Miyazaki's environmental politics are sometimes described as straightforwardly conservationist — nature good, industry bad — but "Princess Mononoke" is more honest than that reading allows. Lady Eboshi is not a villain; she is someone who has made choices that help specific people at the cost of damaging something larger. The people she has helped are real people whose need is real. The forest she is destroying contains values and lives that are also real. Miyazaki depicts both sides as containing human scale and human complexity, which is what makes the conflict genuinely tragic rather than melodramatically simple.
The film's protagonist, Ashitaka, is explicitly positioned to see both sides — he has been cursed by a corrupted boar god, which gives him a stake in understanding how corruption happens, and he travels between the forest and the settlement trying to find a way for both to survive.
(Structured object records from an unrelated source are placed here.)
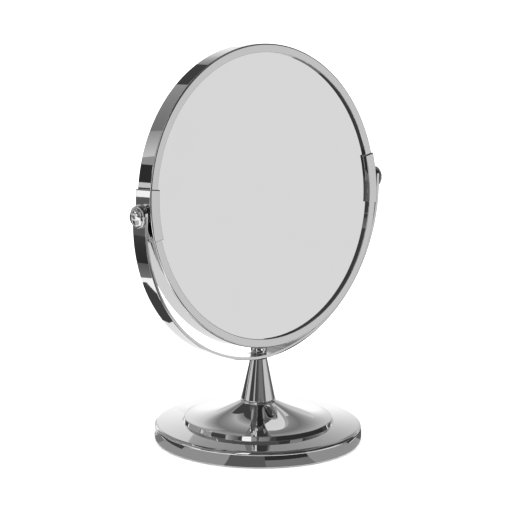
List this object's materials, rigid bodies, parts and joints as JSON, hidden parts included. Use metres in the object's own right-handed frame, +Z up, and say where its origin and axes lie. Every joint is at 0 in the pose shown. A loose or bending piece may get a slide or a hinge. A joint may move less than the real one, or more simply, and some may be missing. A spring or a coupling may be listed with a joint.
{
  "type": "table mirror",
  "caption": "Two-sided round mirror in a chrome rim, tilting between side knobs in a U-shaped yoke that swivels on a weighted round base.",
  "frame": {"origin": "on the table, at the middle of the round base", "axes": "+Z up along the stem; X along the two tilt pivots, with the right knob at +X; the plane glass faces -Y"},
  "size_m": [0.1996, 0.125, 0.2395],
  "materials": {
    "base_chrome": "polished chrome on pressed steel",
    "stem_chrome": "polished chrome",
    "nut_chrome": "polished chrome",
    "yoke_chrome": "polished chrome strip",
    "rim_chrome": "polished chrome strip",
    "clip_chrome": "polished chrome strip",
    "knob_chrome": "polished chrome",
    "plane_mirror": "silvered glass",
    "magnifying_mirror": "silvered glass, hollow ground",
    "grey_card": "grey board",
    "white_plastic": "moulded",
    "nylon": "black nylon",
    "brass": "turned",
    "zinc_steel": "zinc plated",
    "spring_steel": "hardened",
    "cast_iron": "as cast",
    "plate_steel": "black lacquer",
    "pad_rubber": "foam rubber"
  },
  "bodies": {
    "stand": {"base_pad": "pad_rubber", "base_plate": "plate_steel", "base_weight": "cast_iron", "base_shell": "base_chrome", "rod_nut": "zinc_steel", "rod_washer": "zinc_steel", "tie_rod": "zinc_steel", "stem": "stem_chrome", "thrust_washer": "nylon", "lock_washer": "spring_steel", "yoke_nut": "nut_chrome"},
    "swivel_yoke": {"yoke": "yoke_chrome", "left_pivot_bush": "nylon", "right_pivot_bush": "nylon", "left_spring_washer": "spring_steel", "right_spring_washer": "spring_steel"},
    "head": {"upper_rim": "rim_chrome", "lower_rim": "rim_chrome", "left_clip": "clip_chrome", "right_clip": "clip_chrome", "left_nut_plate": "brass", "right_nut_plate": "brass", "front_glass": "plane_mirror", "backing_card": "grey_card", "spacer_ring": "white_plastic", "rear_glass": "magnifying_mirror"},
    "left_thumbscrew": {"left_pivot_screw": "zinc_steel", "left_knob": "knob_chrome"},
    "right_thumbscrew": {"right_pivot_screw": "zinc_steel", "right_knob": "knob_chrome"}
  },
  "joints": [
    {"name": "yoke_swivel", "type": "hinge", "parent": "stand", "child": "swivel_yoke", "pos_m": [0, 0, 0.052], "axis": [0, 0, 1], "continuous": true},
    {"name": "head_tilt", "type": "hinge", "parent": "swivel_yoke", "child": "head", "pos_m": [0, 0, 0.1495], "axis": [1, 0, 0], "continuous": true},
    {"name": "left_knob_turn", "type": "hinge", "parent": "head", "child": "left_thumbscrew", "pos_m": [-0.095, 0, 0.1495], "axis": [-1, 0, 0], "range_deg": [0, 360]},
    {"name": "right_knob_turn", "type": "hinge", "parent": "head", "child": "right_thumbscrew", "pos_m": [0.095, 0, 0.1495], "axis": [1, 0, 0], "range_deg": [0, 360]}
  ]
}
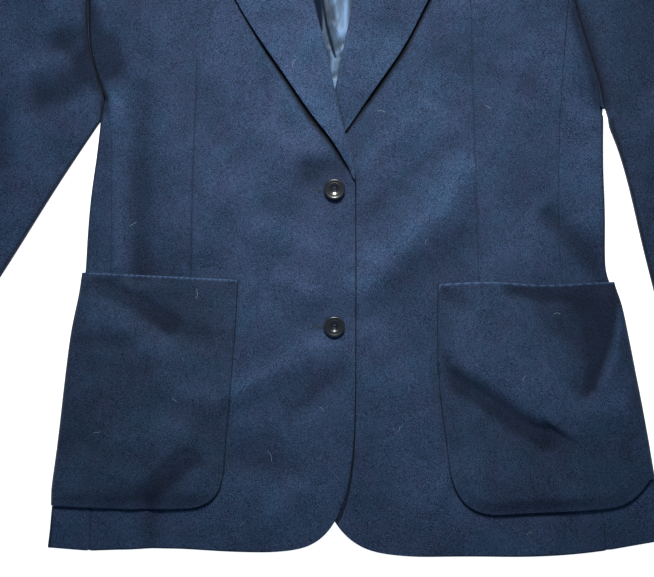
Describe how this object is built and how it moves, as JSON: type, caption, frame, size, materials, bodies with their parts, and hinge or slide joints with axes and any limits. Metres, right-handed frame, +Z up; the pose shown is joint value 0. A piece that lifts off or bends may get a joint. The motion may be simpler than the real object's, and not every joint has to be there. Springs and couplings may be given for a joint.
{
  "type": "blazer",
  "caption": "Hip-length tailored wool jacket laid flat and buttoned, with notched lapels, large patch pockets that wrap round its sides, and long sleeves.",
  "frame": {"origin": "middle of the footprint, on the surface that the jacket lies on", "axes": "+X towards the wearer's left sleeve, +Y from the hem to the collar, +Z up, out of the front of the jacket"},
  "size_m": [1.053, 0.72, 0.0156],
  "materials": {
    "wool": "navy melange wool with a soft nap",
    "satin": "light steel-blue satin lining",
    "resin": "polished dark brown resin"
  },
  "bodies": {
    "root": {"back_right": "wool", "back_left": "wool", "side_right": "wool", "side_left": "wool", "front_right": "wool", "front_left": "wool", "lapel_right": "wool", "lapel_left": "wool", "collar": "wool", "pocket_right": "wool", "pocket_left": "wool", "sleeve_upper_right": "wool", "sleeve_upper_left": "wool", "sleeve_under_right": "wool", "sleeve_under_left": "wool", "lining_back": "satin", "button_upper": "resin", "button_lower": "resin"}
  },
  "joints": []
}
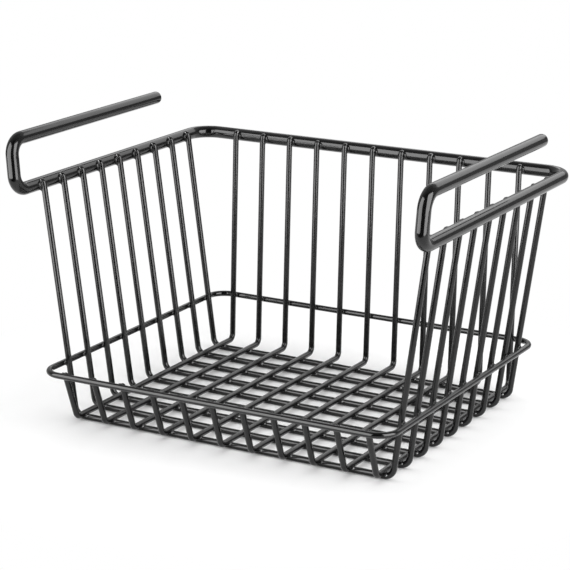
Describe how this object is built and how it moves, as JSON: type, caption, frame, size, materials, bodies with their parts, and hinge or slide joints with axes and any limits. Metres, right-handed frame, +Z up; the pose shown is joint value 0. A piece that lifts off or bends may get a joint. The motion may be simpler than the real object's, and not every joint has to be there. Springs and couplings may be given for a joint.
{
  "type": "under shelf basket",
  "caption": "Welded wire basket that hangs under a shelf by two rod arms, open at the front and the top, with a square mesh floor and a low ring around it.",
  "frame": {"origin": "centre of the bounding box's base, on the surface that the basket stands on", "axes": "+X to the right along the back wall, +Y from the open front to the back wall, +Z up"},
  "size_m": [0.3068, 0.2396, 0.1961],
  "materials": {
    "rod_coating": "satin black coating on steel rod",
    "wire_coating": "satin black coating on steel wire"
  },
  "bodies": {
    "root": {"upper_frame": "rod_coating", "lower_ring": "wire_coating", "lengthwise_wire_01": "wire_coating", "lengthwise_wire_02": "wire_coating", "lengthwise_wire_03": "wire_coating", "lengthwise_wire_04": "wire_coating", "lengthwise_wire_05": "wire_coating", "lengthwise_wire_06": "wire_coating", "lengthwise_wire_07": "wire_coating", "lengthwise_wire_08": "wire_coating", "lengthwise_wire_09": "wire_coating", "lengthwise_wire_10": "wire_coating", "lengthwise_wire_11": "wire_coating", "cross_wire_01": "wire_coating", "cross_wire_02": "wire_coating", "cross_wire_03": "wire_coating", "cross_wire_04": "wire_coating", "cross_wire_05": "wire_coating", "cross_wire_06": "wire_coating", "cross_wire_07": "wire_coating", "cross_wire_08": "wire_coating", "cross_wire_09": "wire_coating"}
  },
  "joints": []
}
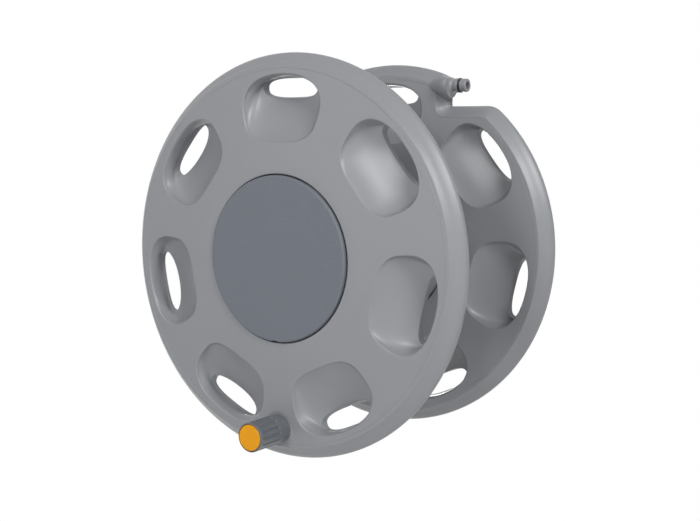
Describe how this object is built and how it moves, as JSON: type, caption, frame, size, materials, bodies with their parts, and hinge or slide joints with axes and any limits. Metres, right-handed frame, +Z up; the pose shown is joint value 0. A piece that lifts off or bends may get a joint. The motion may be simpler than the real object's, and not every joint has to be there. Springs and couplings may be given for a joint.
{
  "type": "wall mounted hose reel",
  "caption": "Wall mounted garden hose reel: a fixed dished rear flange with a side inlet and a winding drum with a dished front flange and a spinning knob.",
  "frame": {"origin": "on the drum axis at the wall, at the centre of the wall screw pattern", "axes": "+Z up, +Y into the wall, so the front faces -Y; +X to the right as seen from the front"},
  "size_m": [0.41, 0.2789, 0.41],
  "materials": {
    "flange_grey": "satin moulded polypropylene, fine grain",
    "cap_slate": "fine textured moulded plastic",
    "knob_grey": "satin moulded plastic",
    "cap_yellow": "satin-gloss orange-yellow plastic",
    "inner_grey": "dull moulded plastic",
    "seal_black": "smooth rubber",
    "slip_white": "waxy acetal",
    "steel": "plain zinc plated"
  },
  "bodies": {
    "mounting": {"wall_bracket": "inner_grey", "rear_flange": "flange_grey", "bracket_screws": "steel", "spindle": "inner_grey", "spindle_screws": "steel", "spindle_seals": "seal_black", "feed_elbow": "inner_grey", "feed_pipe": "inner_grey", "inlet_nipple": "flange_grey", "inlet_o_ring": "seal_black", "thrust_washer": "slip_white", "front_washer": "steel", "spring_clip": "steel"},
    "drum": {"front_flange": "flange_grey", "drum_barrel": "flange_grey", "bearing_webs": "inner_grey", "outlet_tray": "inner_grey", "drum_screws": "steel", "swivel_manifold": "inner_grey", "link_pipe": "inner_grey", "outlet_elbow": "inner_grey", "outlet_o_ring": "seal_black", "centre_cap": "cap_slate", "handle_pin": "steel", "pin_washer": "steel", "pin_screw": "steel"},
    "knob": {"winding_knob": "knob_grey", "knob_end_cap": "cap_yellow"}
  },
  "joints": [
    {"name": "drum_spin", "type": "hinge", "parent": "mounting", "child": "drum", "pos_m": [0, -0.13, 0], "axis": [0, 1, 0], "continuous": true},
    {"name": "knob_spin", "type": "hinge", "parent": "drum", "child": "knob", "pos_m": [0, -0.26, -0.1736], "axis": [0, 1, 0], "continuous": true}
  ]
}
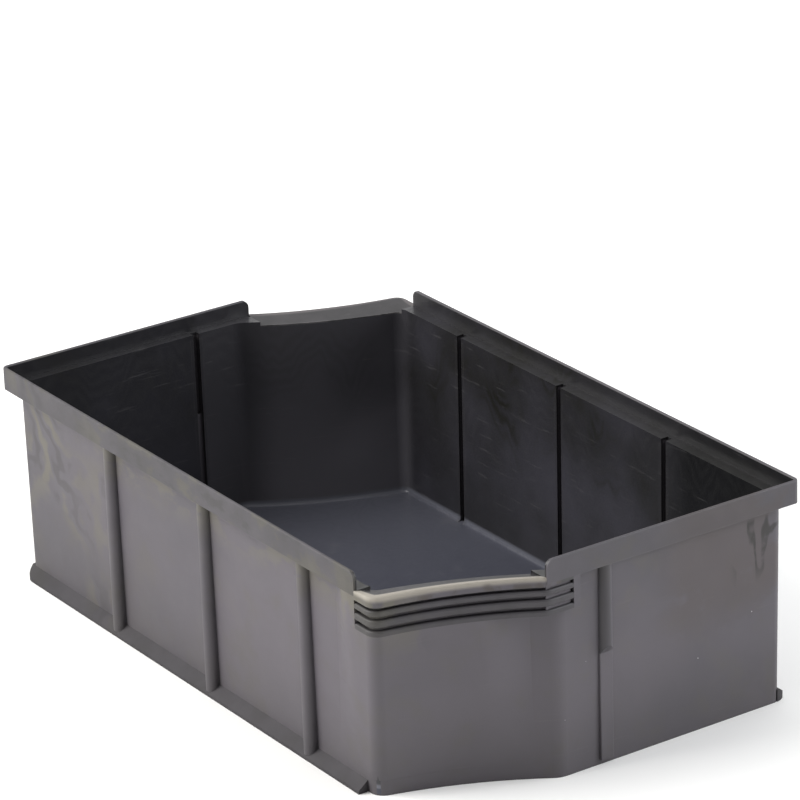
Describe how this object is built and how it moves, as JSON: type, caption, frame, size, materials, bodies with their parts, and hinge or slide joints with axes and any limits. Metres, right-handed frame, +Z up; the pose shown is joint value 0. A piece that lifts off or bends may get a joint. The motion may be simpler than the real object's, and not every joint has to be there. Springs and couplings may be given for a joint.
{
  "type": "stacking storage crate",
  "caption": "Open moulded plastic stacking crate with two cut, bowed corners for picking, a stacking collar, grip fins and divider slots.",
  "frame": {"origin": "middle of the footprint, on the surface that the crate stands on", "axes": "+X along the long sides, +Y along the short sides, +Z up; the pick openings are at the (+X, -Y) and (-X, +Y) corners"},
  "size_m": [0.5, 0.31, 0.16],
  "materials": {
    "crate_plastic": "matte, scuffed outside, smoother and darker inside, with flow marks of recycled plastic"
  },
  "bodies": {
    "root": {"back_foot_flange": "crate_plastic", "back_ledge": "crate_plastic", "back_rim": "crate_plastic", "back_slot_rib_1": "crate_plastic", "back_slot_rib_2": "crate_plastic", "back_slot_rib_3": "crate_plastic", "back_wall_panel_1": "crate_plastic", "back_wall_panel_2": "crate_plastic", "back_wall_panel_3": "crate_plastic", "back_wall_panel_4": "crate_plastic", "floor": "crate_plastic", "front_foot_flange": "crate_plastic", "front_ledge": "crate_plastic", "front_rim": "crate_plastic", "front_slot_rib_1": "crate_plastic", "front_slot_rib_2": "crate_plastic", "front_slot_rib_3": "crate_plastic", "front_wall_panel_1": "crate_plastic", "front_wall_panel_2": "crate_plastic", "front_wall_panel_3": "crate_plastic", "front_wall_panel_4": "crate_plastic", "left_back_corner_post": "crate_plastic", "left_back_grip_core": "crate_plastic", "left_back_grip_end": "crate_plastic", "left_back_grip_fin_1": "crate_plastic", "left_back_grip_fin_2": "crate_plastic", "left_back_grip_fin_3": "crate_plastic", "left_back_pick_lip": "crate_plastic", "left_back_pick_wall": "crate_plastic", "left_ledge": "crate_plastic", "left_rim": "crate_plastic", "left_slot_rib_lower": "crate_plastic", "left_slot_rib_upper": "crate_plastic", "left_wall_panel_1": "crate_plastic", "left_wall_panel_2": "crate_plastic", "right_front_corner_post": "crate_plastic", "right_front_grip_core": "crate_plastic", "right_front_grip_end": "crate_plastic", "right_front_grip_fin_1": "crate_plastic", "right_front_grip_fin_2": "crate_plastic", "right_front_grip_fin_3": "crate_plastic", "right_front_pick_lip": "crate_plastic", "right_front_pick_wall": "crate_plastic", "right_ledge": "crate_plastic", "right_rim": "crate_plastic", "right_slot_rib_lower": "crate_plastic", "right_slot_rib_upper": "crate_plastic", "right_wall_panel_1": "crate_plastic", "right_wall_panel_2": "crate_plastic"}
  },
  "joints": []
}
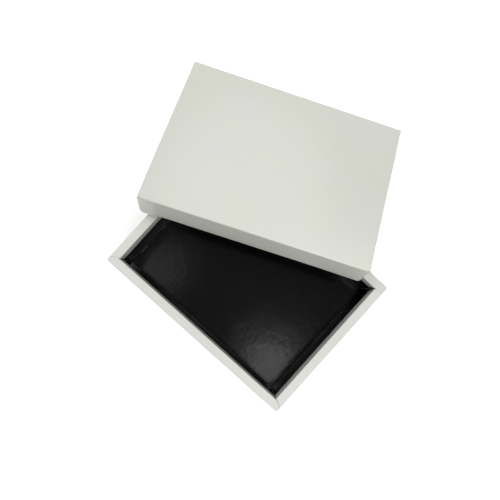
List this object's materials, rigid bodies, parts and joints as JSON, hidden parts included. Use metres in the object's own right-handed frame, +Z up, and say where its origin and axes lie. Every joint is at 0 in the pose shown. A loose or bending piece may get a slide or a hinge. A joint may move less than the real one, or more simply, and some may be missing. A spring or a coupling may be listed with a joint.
{
  "type": "sushi container",
  "caption": "Folded white card box with wide hollow rims and a black inner tray, with its loose lid taken off and leaning on one corner.",
  "frame": {"origin": "centre of the bottom board's underside, on the table", "axes": "+X along the base's long side, +Y along its short side towards the corner that the lid leans on, +Z up"},
  "size_m": [0.3057, 0.3081, 0.0817],
  "materials": {
    "white_board": "satin coated",
    "black_board": "glossy film laminated"
  },
  "bodies": {
    "base": {"bottom_board": "white_board", "front_side": "white_board", "right_side": "white_board", "back_side": "white_board", "left_side": "white_board", "inner_tray": "black_board"},
    "lid": {"lid": "white_board"}
  },
  "joints": [
    {"name": "lid_lift", "type": "slide", "parent": "base", "child": "lid", "axis": [0, 0, 1], "range_m": [0, 0.08]}
  ]
}
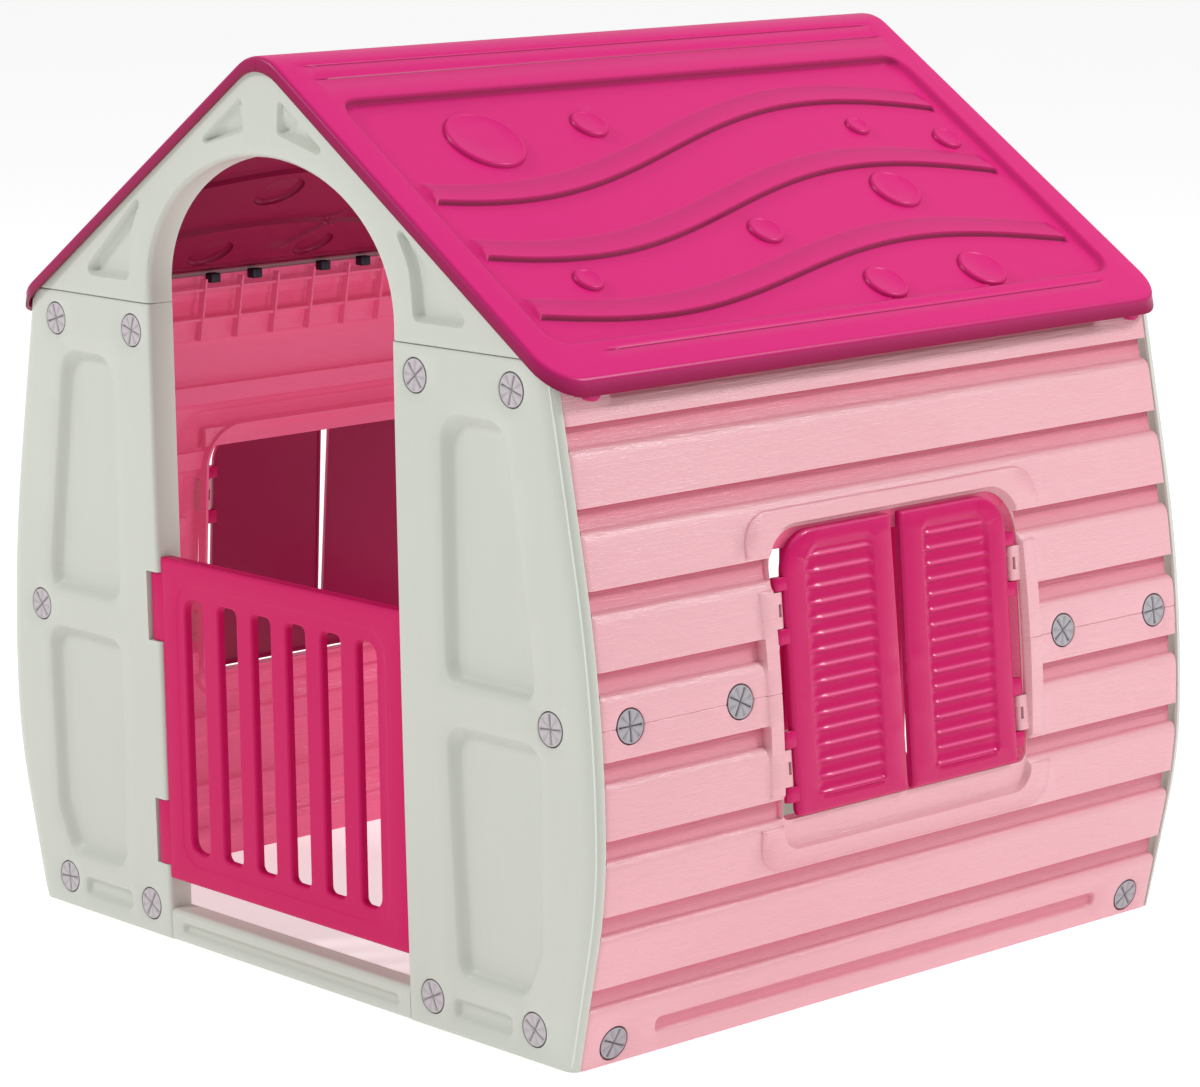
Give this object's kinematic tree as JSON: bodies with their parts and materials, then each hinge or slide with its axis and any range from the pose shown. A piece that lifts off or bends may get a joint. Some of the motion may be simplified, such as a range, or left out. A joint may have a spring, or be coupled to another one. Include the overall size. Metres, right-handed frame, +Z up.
{
  "type": "plastic playhouse",
  "caption": "Toddler playhouse of moulded plastic panels with a pitched roof, round-headed doorway with a hinged half door, planked side walls and louvred window shutters.",
  "frame": {"origin": "centre of the footprint, on the ground", "axes": "+Z up; the door side faces -Y; the roof ridge runs along Y; the planked walls face +X and -X"},
  "size_m": [1.0154, 0.904, 0.9918],
  "materials": {
    "grey_plastic": "satin, pale warm grey",
    "wall_plastic": "satin, pale pink with a fine moulded wood grain",
    "roof_plastic": "satin, strong pink",
    "door_plastic": "satin, raspberry",
    "shutter_plastic": "satin, deep raspberry",
    "front_screw_plastic": "satin, lilac grey",
    "screw_plastic": "satin, mid grey",
    "clip_plastic": "matt, near-black blue",
    "pin_plastic": "satin, light grey"
  },
  "bodies": {
    "house": {"front_left_panel": "grey_plastic", "front_right_panel": "grey_plastic", "front_arch": "grey_plastic", "front_sill": "grey_plastic", "back_left_panel": "grey_plastic", "back_right_panel": "grey_plastic", "back_arch": "grey_plastic", "back_sill": "grey_plastic", "back_infill": "door_plastic", "right_wall_upper": "wall_plastic", "right_wall_lower": "wall_plastic", "left_wall_upper": "wall_plastic", "left_wall_lower": "wall_plastic", "roof_right": "roof_plastic", "roof_left": "roof_plastic", "roof_clips": "clip_plastic", "eave_pegs": "roof_plastic", "front_screws": "front_screw_plastic", "back_screws": "front_screw_plastic", "right_wall_screws": "screw_plastic", "left_wall_screws": "screw_plastic", "door_hinge_pins": "pin_plastic", "right_shutter_pins": "pin_plastic", "left_shutter_pins": "pin_plastic"},
    "door": {"door": "door_plastic", "door_stile": "door_plastic", "door_rails": "door_plastic", "door_bars": "door_plastic"},
    "right_front_shutter": {"right_front_shutter": "shutter_plastic"},
    "right_back_shutter": {"right_back_shutter": "shutter_plastic"},
    "left_front_shutter": {"left_front_shutter": "shutter_plastic"},
    "left_back_shutter": {"left_back_shutter": "shutter_plastic"}
  },
  "joints": [
    {"name": "door_hinge", "type": "hinge", "parent": "house", "child": "door", "pos_m": [-0.2205, -0.437, 0.25], "axis": [0, 0, -1], "range_deg": [0, 105]},
    {"name": "right_front_shutter_hinge", "type": "hinge", "parent": "house", "child": "right_front_shutter", "pos_m": [0.4895, -0.175, 0.368], "axis": [0.0828, 0, -0.9966], "range_deg": [0, 100]},
    {"name": "right_back_shutter_hinge", "type": "hinge", "parent": "house", "child": "right_back_shutter", "pos_m": [0.4895, 0.175, 0.368], "axis": [-0.0828, 0, 0.9966], "range_deg": [0, 100]},
    {"name": "left_front_shutter_hinge", "type": "hinge", "parent": "house", "child": "left_front_shutter", "pos_m": [-0.4895, -0.175, 0.368], "axis": [0.0828, 0, 0.9966], "range_deg": [0, 100]},
    {"name": "left_back_shutter_hinge", "type": "hinge", "parent": "house", "child": "left_back_shutter", "pos_m": [-0.4895, 0.175, 0.368], "axis": [-0.0828, 0, -0.9966], "range_deg": [0, 100]}
  ]
}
His position is not neutral; it is active and partial and ultimately insufficient, because the film is honest about the limits of individual mediation in structural conflicts. He can slow the destruction; he cannot stop it; and the ending — provisional, incomplete, more like a ceasefire than a peace — reflects the reality of the conflicts it depicts rather than the satisfactions that narrative convention would provide.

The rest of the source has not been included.